One of his favourite places to spend his time was the skate park near his house. He loved to skateboard and ride BMX bikes with his friends. “When he got up in the morning, he was at the skate park,” Nicole says. “He would come home, eat, and then he’d be gone again.” Every summer, he had road rash, all the way from his shoulders to his legs, from wiping out at the park. He was constantly landing face-first on the pavement after trying new tricks; he had to get stitches five times on the same spot on his chin. He would also get into trouble at the skate park with his friends, doing things he shouldn’t. Nicole says that when Christopher was out and she heard the phone ring, she was always expecting bad news about him on the other end.
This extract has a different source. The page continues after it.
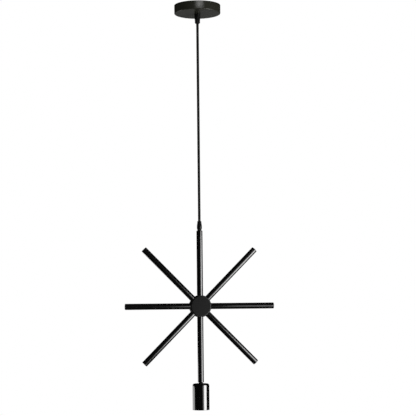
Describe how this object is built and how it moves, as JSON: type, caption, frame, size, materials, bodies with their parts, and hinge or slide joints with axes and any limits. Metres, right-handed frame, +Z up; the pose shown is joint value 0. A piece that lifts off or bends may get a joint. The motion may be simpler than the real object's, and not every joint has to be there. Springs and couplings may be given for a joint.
{
  "type": "star pendant light",
  "caption": "Ceiling pendant: round canopy, straight cord with two cord grips, flat star frame of round tubes on a disc hub, screw lamp holder below.",
  "frame": {"origin": "centre of the canopy in the ceiling plane", "axes": "+Z up to the ceiling, the light hangs along -Z, the star lies in the XZ plane and its front faces -Y"},
  "size_m": [0.35, 0.108, 0.9403],
  "materials": {
    "canopy_paint": "satin black",
    "gloss_black_paint": "gloss black lacquer",
    "matt_black_paint": "matt",
    "black_plastic": "moulded",
    "natural_plastic": "moulded",
    "cord_sheath": "fine matt braid",
    "brown_insulation": "smooth",
    "blue_insulation": "smooth",
    "green_insulation": "smooth",
    "plated_steel": "zinc plated",
    "black_steel": "blackened",
    "plain_brass": "plain",
    "glazed_insulator": "glazed"
  },
  "bodies": {
    "canopy": {"canopy_cup": "canopy_paint", "ceiling_bracket": "plated_steel", "canopy_nipple": "plated_steel", "bracket_lock_nuts": "plated_steel", "canopy_grip_base": "black_plastic", "canopy_grip_collet": "natural_plastic", "canopy_grip_nut": "black_plastic", "canopy_cord_tail": "cord_sheath", "terminal_block": "natural_plastic", "terminal_barrels": "plain_brass", "terminal_block_screws": "plated_steel", "bracket_earth_screw": "plated_steel", "bracket_earth_lug": "plated_steel", "canopy_live_core": "brown_insulation", "canopy_neutral_core": "blue_insulation", "canopy_earth_core": "green_insulation"},
    "cord_pivot": {"cord_bend": "cord_sheath"},
    "cord": {"pendant_cord": "cord_sheath"},
    "star_frame": {"stem_grip_base": "black_plastic", "stem_grip_collet": "natural_plastic", "stem_grip_nut": "black_plastic", "stem_cord_end": "cord_sheath", "stem_nipple": "black_steel", "upper_stem": "gloss_black_paint", "lower_stem": "gloss_black_paint", "arm_e": "gloss_black_paint", "arm_ne": "gloss_black_paint", "arm_nw": "gloss_black_paint", "arm_w": "gloss_black_paint", "arm_sw": "gloss_black_paint", "arm_se": "gloss_black_paint", "arm_end_plugs": "gloss_black_paint", "tube_bushes": "plain_brass", "hub_nipples": "plated_steel", "hub_body": "gloss_black_paint", "hub_front_cover": "matt_black_paint", "hub_back_cover": "matt_black_paint", "front_cover_screws": "plated_steel", "back_cover_screws": "black_steel", "hub_earth_screw": "plated_steel", "hub_earth_lug": "plated_steel", "live_core": "brown_insulation", "neutral_core": "blue_insulation", "earth_core": "green_insulation", "holder_nipple": "black_steel", "holder_cup": "gloss_black_paint", "holder_lock_nut": "plated_steel", "socket_bracket": "plated_steel", "socket_bracket_screws": "plated_steel", "socket_body": "glazed_insulator", "screw_shell": "plain_brass", "contact_spring": "plated_steel", "live_terminal": "plain_brass", "neutral_terminal": "plain_brass", "holder_terminal_screws": "plated_steel"},
    "lamp_contact": {"centre_contact": "plain_brass"}
  },
  "joints": [
    {"name": "swing_side", "type": "hinge", "parent": "canopy", "child": "cord_pivot", "pos_m": [0, 0, -0.0463], "axis": [0, 1, 0], "range_deg": [-40, 40]},
    {"name": "swing_front", "type": "hinge", "parent": "cord_pivot", "child": "cord", "pos_m": [0, 0, -0.0463], "axis": [1, 0, 0], "range_deg": [-40, 40]},
    {"name": "frame_twist", "type": "hinge", "parent": "cord", "child": "star_frame", "pos_m": [0, 0, -0.507], "axis": [0, 0, 1], "range_deg": [-180, 180]},
    {"name": "contact_press", "type": "slide", "parent": "star_frame", "child": "lamp_contact", "axis": [0, 0, 1], "range_m": [0, 0.0015], "stiffness_N_per_m": 2000, "deforming": ["contact_spring"]}
  ]
}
When his mom and stepdad, Dave Sutherland, were first married, he was angry and couldn’t understand why his parents weren’t together. He didn’t want anything to do with his stepdad. “They started butting heads when Christopher was 12 years old,” says Nicole. So, after Christopher turned 13, he went to live with his father and grandfather back in Red Deer. He didn’t get along so well there, either. Shortly after the move, his dad was sent to jail, and it was just Christopher and his grandfather. He rebelled when his grandfather tried to impose a curfew and make him go to school. “Overall, he wanted to do his own thing; he didn’t want anybody telling him what to do,” says his grandmother, Doreen Mardian.

At 15, Christopher started couch surfing between friends’ houses while he went to high school in Innisfail, Alta. On the bus to school one morning, he met Kristina Kinder, who was two years older. Kristina remembers Christopher was very shy at first. After hanging out at a mutual friend’s house one night, they started talking and shared their first kiss. “He was everything I didn’t want in a guy,” she says. “He didn’t have a job, he didn’t have a place to live, but I gave him a chance and it was the best risk I’ve ever taken.” They started dating, and Christopher just wanted to make her happy, she says. He wanted to earn enough money to get them a place of their own, away from their families.

This summer, he got a job at a gravel-processing company based in Calgary. He shovelled gravel from under the conveyer belt and cleaned out the machines. Sometimes he would have to stay overnight in Calgary, which he didn’t like. But it was his first job and he was proud that he was hired without any experience. “He told me he got a job and asked me if it was okay,” Nicole says. “I said yes. I knew that’s what he wanted to do and I told him to be safe.”

After a month of work, Chris rented an apartment for himself and Kristina. They were excited to start their new life together. He spent one night there before travelling back to Calgary for work. On July 19, Christopher was at work when he became entangled in the rock crusher’s conveyor belt. He was pronounced dead at the scene, two days before his 16th birthday.